I’m Chris Horn, your host for Remembering the Days, and today we’re tracing the history of the university’s football field and stadium from the institution’s earliest days as a gridiron competitor up to the present. Better put your helmet on for this one.
American football first took hold among the Ivy League colleges and quickly spread across the country. The rough-and-tumble game was love at first sight for students and alumni, but college professors and administrators were not so enamored with the school of hard knocks that defined those early days of football. Here’s Elizabeth West, the university’s archivist who has researched and written extensively about South Carolina football.

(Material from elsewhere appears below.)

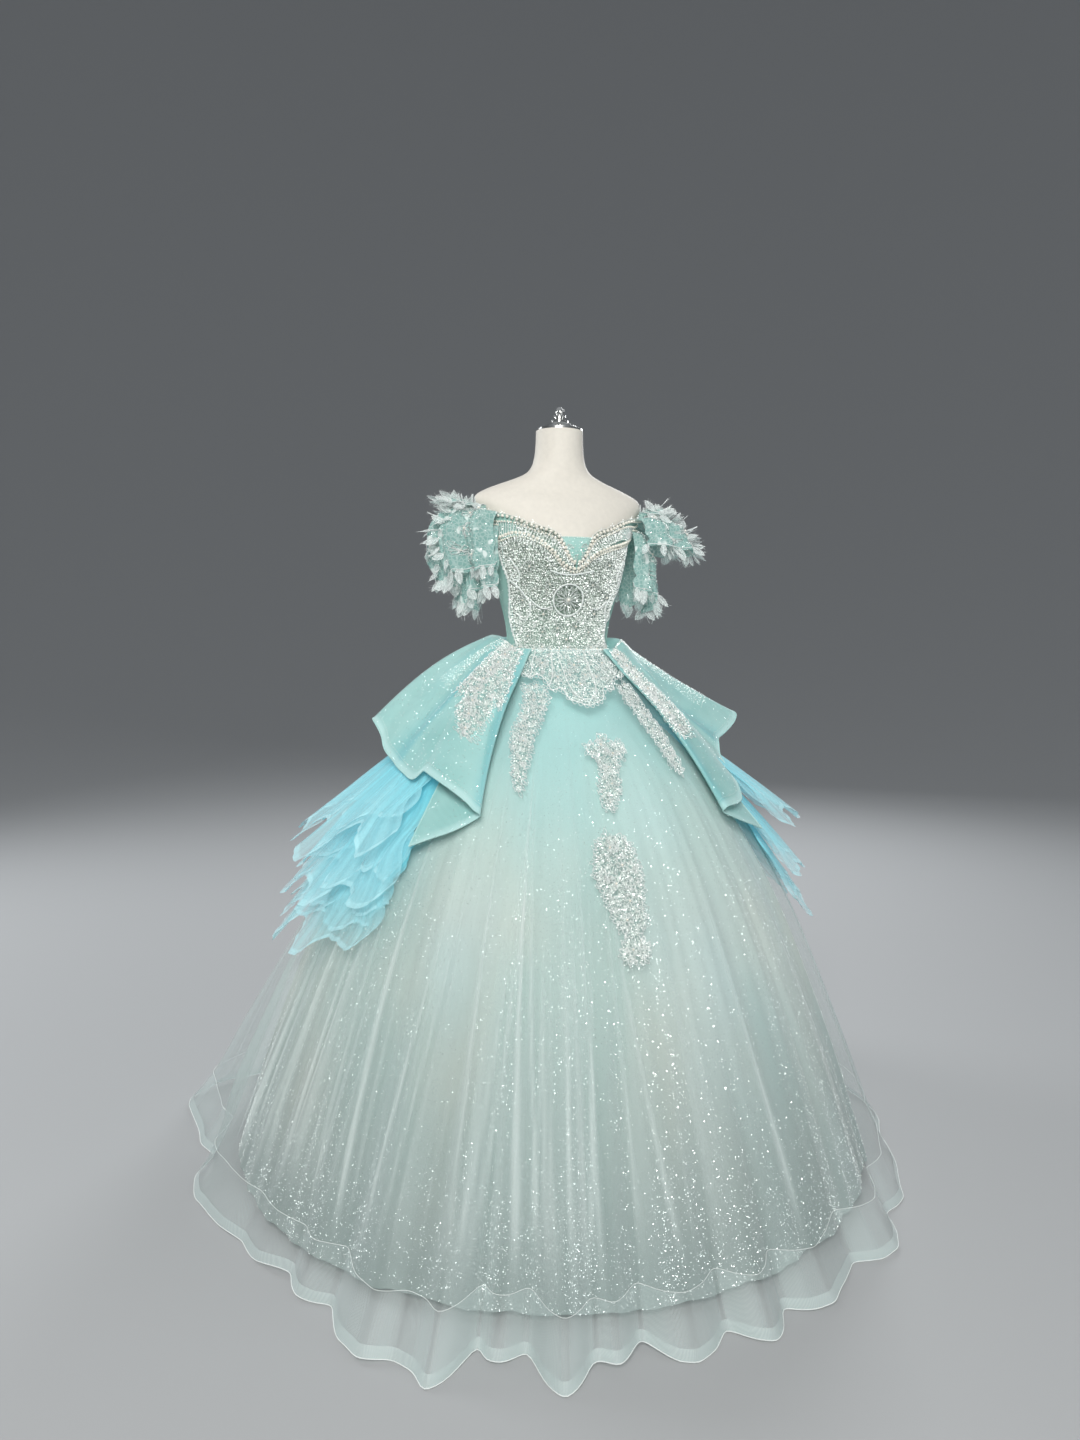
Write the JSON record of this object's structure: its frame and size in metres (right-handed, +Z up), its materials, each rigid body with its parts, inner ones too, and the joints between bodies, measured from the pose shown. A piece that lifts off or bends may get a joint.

Elizabeth West: “Football and other intercollegiate sports had not been welcomed on campus when they first started out in the 1880s and 1890s, and the students actually had to sneak off campus to play football, the first game being against Furman held in Charleston in 1892. And everyone snuck down there, and we lost spectacularly, I think it was 44 to zero. But there was a gradual acceptance of allowing sports to officially be part of the university and perhaps not wholeheartedly, but more of a reluctant acceptance. And then with the 1902 Carolina-Clemson riot, which suspended our football games against Clemson until 1909, and then the violence of the game — terrible injuries, broken jaws, broken bones and some deaths nationwide to the point where President Theodore Roosevelt was considering banning the game — and he was a huge proponent of sports. So there was still, I think, a lot of reluctance, a lot of uncertainty about this and its violence. But it really caught on with the students and alumni.”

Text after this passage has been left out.